[QUERY]Eventhub trigger function maxBatchSize clarification

dxynnez commented 2 years ago

Library name and version

Microsoft.Azure.WebJobs.Extensions.EventHubs 5.0.0

Query/Question

Hi team,

We have a question regarding the maxEventBatchSize - Is it guaranteed that batches would be processed in serial?

Basically we want to know on a single function worker instance, would the worker start multiple threads to process multiple batches at the same time? We don't need to enforce any order on how the events are processed, but for us processing each event consumes a huge amount of memory so a high degree of parallelism on a single instance could cause memory spike which is something we are trying to avoid (we are on dedicated plan).

Base on my understanding, each event batch that got passed to each function invocation would not exceed the maxBatchSize, but what if we have less function worker instances than the eventhub partition? In that case each worker would be in charge of more than one eventhub partitions. Would function host spin up multiple threads to handle all the partitions at the same time and hence results in more than the maxEventBatchSize events to be processed at the same time? Any input would be greatly appreciated!

Environment

No response

jsquire commented 2 years ago

Hi @dxynnez. Thank you for reaching out. The maxEventBatchSize is the maximum number of events that will be passed to your Function for a single invocation. Your function may be invoked concurrently - either on a single instance or across multiple instances.

To address your questions explicitly:

Is it guaranteed that batches would be processed in serial?

No; assuming that events exist in all partitions, you would have at least one active invocation of your Function per partition.

In that case each worker would be in charge of more than one eventhub partitions. Would function host spin up multiple threads to handle all the partitions at the same time and hence results in more than the maxEventBatchSize events to be processed at the same time?

Yes; the processor that is used by the trigger to read from Event Hubs will ensure that all partitions are processed. If there are multiple instances available, they'll share the work evenly between them.

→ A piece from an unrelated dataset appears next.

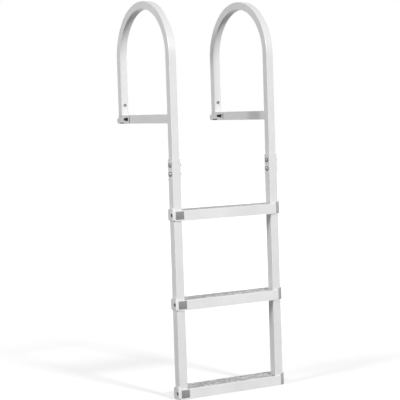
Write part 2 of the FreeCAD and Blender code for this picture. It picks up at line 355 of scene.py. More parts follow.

When can more invocations than than the number of partitions occur?

In the scenario where instances are scaling up or down, ownership of a partition may change while an invocation is in progress. When this happens, the new owner will rewind to the most recent checkpoint. During this time, it is possible that there will be two active invocations for the same partition. Once the previous owner completes the inovocation that was in-progresss, it will be notified of the ownership change and the new owner has full control.

jsquire commented 2 years ago

I'm going to mark this as addressed, but please feel free to unresolve if you'd like to continue the discussion.

ghost commented 2 years ago

Hi @dxynnez. Thank you for opening this issue and giving us the opportunity to assist. We believe that this has been addressed. If you feel that further discussion is needed, please add a comment with the text “/unresolve” to remove the “issue-addressed” label and continue the conversation.

dxynnez commented 2 years ago

Thanks @jsquire ! That explained a few weird behavior (memory spikes) we were seeing when there was a spike of the unprocessed events.

We are on a dedicated plan and hence auto-scaling isn't something that we really expect to happen for reasons: 1) With our own dedicated ASE, the scaling usually takes a long time (~30min) 2) The number of workers can handle the events volume for most of the time, the spike of events happen rarely

It's totally fine that there could be more invocations than the number of partitions - I take it as a different form of 'at least once delivery' and our system is already idempotent.

The maxEventBatchSize doesn't sound like something we could use to rate limit the number of events being processed on a single worker concurrently. Is there anything else might help with our use case?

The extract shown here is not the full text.